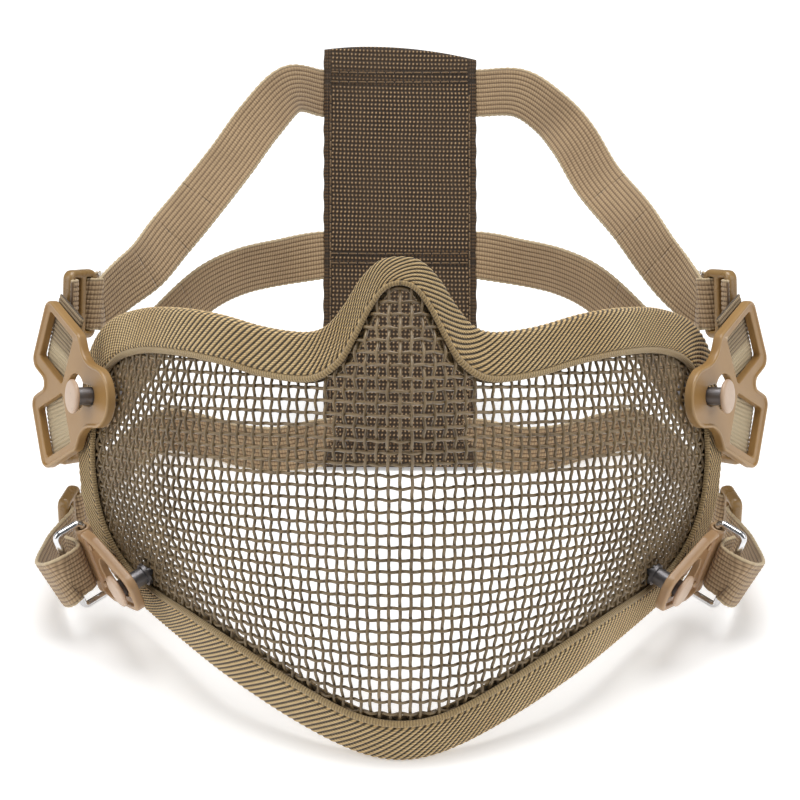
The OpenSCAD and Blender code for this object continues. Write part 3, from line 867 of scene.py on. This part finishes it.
WING_TURN = math.radians(24)
WING_AT = np.array([21, 11.2])
WINDOW = (15.8, 14.8)
WINDOW_R = 0.9
BUCKLE_BAR = 3
WAIST_BAR = 4.2
NOSE_ARC_AT = (-3, 0)
NOSE_ARC_R = 8.6
WING_R = 3.4
FLANK = (3.5, 9.4, 8)
NOTCH = (24.6, 0, 2)
WING_X = np.array([math.cos(WING_TURN), math.sin(WING_TURN)])
WING_Y = np.array([-math.sin(WING_TURN), math.cos(WING_TURN)])
BUCKLE_RIM = [(0.5, -2.8), (0.14, -2.66), (0, -2.3), (0, -0.75), (0.07, -0.32), (0.28, -0.07),
              (0.55, 0), (0.82, -0.06), (1.0, -0.22), (1.12, -0.4), (1.3, -0.46)]
BUCKLE_LIP = [(0.4, -0.46), (0.16, -0.52), (0.03, -0.68), (0, -0.95), (0, -2.45), (0.2, -2.8)]


def on_wing(a, b):
    """A point of the upper wing, along and across it from the window's middle."""
    return tuple(WING_AT + a * WING_X + b * WING_Y)


def fan_outline():
    """Two wings, the notch between them, and the round nose over the stud."""
    a, high = WINDOW[0] / 2 + BUCKLE_BAR, WINDOW[1] / 2 + BUCKLE_BAR
    low = WINDOW[1] / 2 + WAIST_BAR
    wing = [on_wing(x, y) + (WING_R,) for x, y in ((a, -low), (a, high), (-a, high))] + [FLANK]
    flipped = [(x, -y, r) for x, y, r in reversed(wing)]
    nose = arc(NOSE_ARC_AT, NOSE_ARC_R, 102, 258, 22)
    corners = flipped + [NOTCH] + wing
    points = list(nose)
    for k, corner in enumerate(corners):
        before = corners[k - 1] if k else nose[-1]
        after = corners[k + 1] if k + 1 < len(corners) else nose[0]
        points += fillet(before, corner, after, corner[2])
    return points


def make_fan_buckle(side_name, side):
    """The upper buckle: two strap windows and the keyhole."""
    loop = [on_wing(x, y) for x, y in rounded(box_corners(*WINDOW, WINDOW_R))]
    windows = [[(x, flip * y) for x, y in loop][::flip] for flip in (1, -1)]
    obj = plate(side_name + "_buckle_plate", fan_outline(), windows + [keyhole()], BUCKLE_RIM,
                BUCKLE_LIP, UPPER_PLATE, BUCKLE, side)
    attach(obj, side_name + "_buckle")
    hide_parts(side_name + "_fan_buckle")


TAB_RIM = [(0.5, -2.4), (0.14, -2.28), (0, -1.9), (0, -0.55), (0.12, -0.05), (0.5, 0.34),
           (1.0, 0.42), (1.5, 0.3), (1.85, -0.02), (2.05, -0.4), (2.3, -0.5)]
TAB_LIP = [(0.5, -0.5), (0.3, -0.28), (0.1, -0.36), (0, -0.7), (0, -2.1), (0.2, -2.4)]
PIPS = [(15.2, 6.6), (15.2, -6.6), (-4.8, 0)]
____
■ **AIM OF THE EXERCISE**
Please restate the whole listing word for word.

■ **ANSWER TO THE EXERCISE**
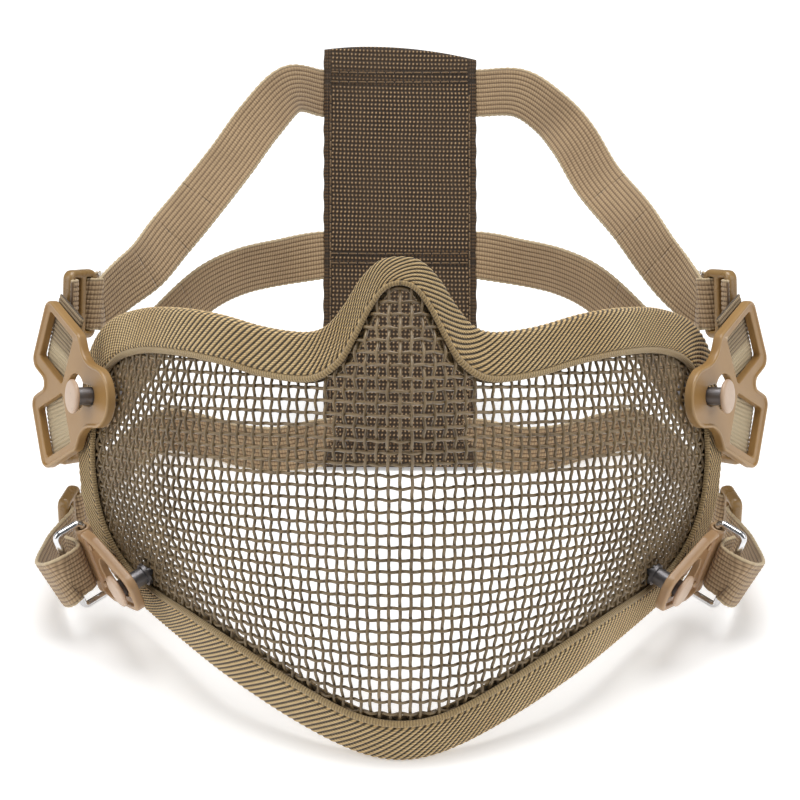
The OpenSCAD and Blender code for this object continues. Write part 3, from line 867 of scene.py on. This part finishes it.
WING_TURN = math.radians(24)
WING_AT = np.array([21, 11.2])
WINDOW = (15.8, 14.8)
WINDOW_R = 0.9
BUCKLE_BAR = 3
WAIST_BAR = 4.2
NOSE_ARC_AT = (-3, 0)
NOSE_ARC_R = 8.6
WING_R = 3.4
FLANK = (3.5, 9.4, 8)
NOTCH = (24.6, 0, 2)
WING_X = np.array([math.cos(WING_TURN), math.sin(WING_TURN)])
WING_Y = np.array([-math.sin(WING_TURN), math.cos(WING_TURN)])
BUCKLE_RIM = [(0.5, -2.8), (0.14, -2.66), (0, -2.3), (0, -0.75), (0.07, -0.32), (0.28, -0.07),
              (0.55, 0), (0.82, -0.06), (1.0, -0.22), (1.12, -0.4), (1.3, -0.46)]
BUCKLE_LIP = [(0.4, -0.46), (0.16, -0.52), (0.03, -0.68), (0, -0.95), (0, -2.45), (0.2, -2.8)]


def on_wing(a, b):
    """A point of the upper wing, along and across it from the window's middle."""
    return tuple(WING_AT + a * WING_X + b * WING_Y)


def fan_outline():
    """Two wings, the notch between them, and the round nose over the stud."""
    a, high = WINDOW[0] / 2 + BUCKLE_BAR, WINDOW[1] / 2 + BUCKLE_BAR
    low = WINDOW[1] / 2 + WAIST_BAR
    wing = [on_wing(x, y) + (WING_R,) for x, y in ((a, -low), (a, high), (-a, high))] + [FLANK]
    flipped = [(x, -y, r) for x, y, r in reversed(wing)]
    nose = arc(NOSE_ARC_AT, NOSE_ARC_R, 102, 258, 22)
    corners = flipped + [NOTCH] + wing
    points = list(nose)
    for k, corner in enumerate(corners):
        before = corners[k - 1] if k else nose[-1]
        after = corners[k + 1] if k + 1 < len(corners) else nose[0]
        points += fillet(before, corner, after, corner[2])
    return points


def make_fan_buckle(side_name, side):
    """The upper buckle: two strap windows and the keyhole."""
    loop = [on_wing(x, y) for x, y in rounded(box_corners(*WINDOW, WINDOW_R))]
    windows = [[(x, flip * y) for x, y in loop][::flip] for flip in (1, -1)]
    obj = plate(side_name + "_buckle_plate", fan_outline(), windows + [keyhole()], BUCKLE_RIM,
                BUCKLE_LIP, UPPER_PLATE, BUCKLE, side)
    attach(obj, side_name + "_buckle")
    hide_parts(side_name + "_fan_buckle")


TAB_RIM = [(0.5, -2.4), (0.14, -2.28), (0, -1.9), (0, -0.55), (0.12, -0.05), (0.5, 0.34),
           (1.0, 0.42), (1.5, 0.3), (1.85, -0.02), (2.05, -0.4), (2.3, -0.5)]
TAB_LIP = [(0.5, -0.5), (0.3, -0.28), (0.1, -0.36), (0, -0.7), (0, -2.1), (0.2, -2.4)]
PIPS = [(15.2, 6.6), (15.2, -6.6), (-4.8, 0)]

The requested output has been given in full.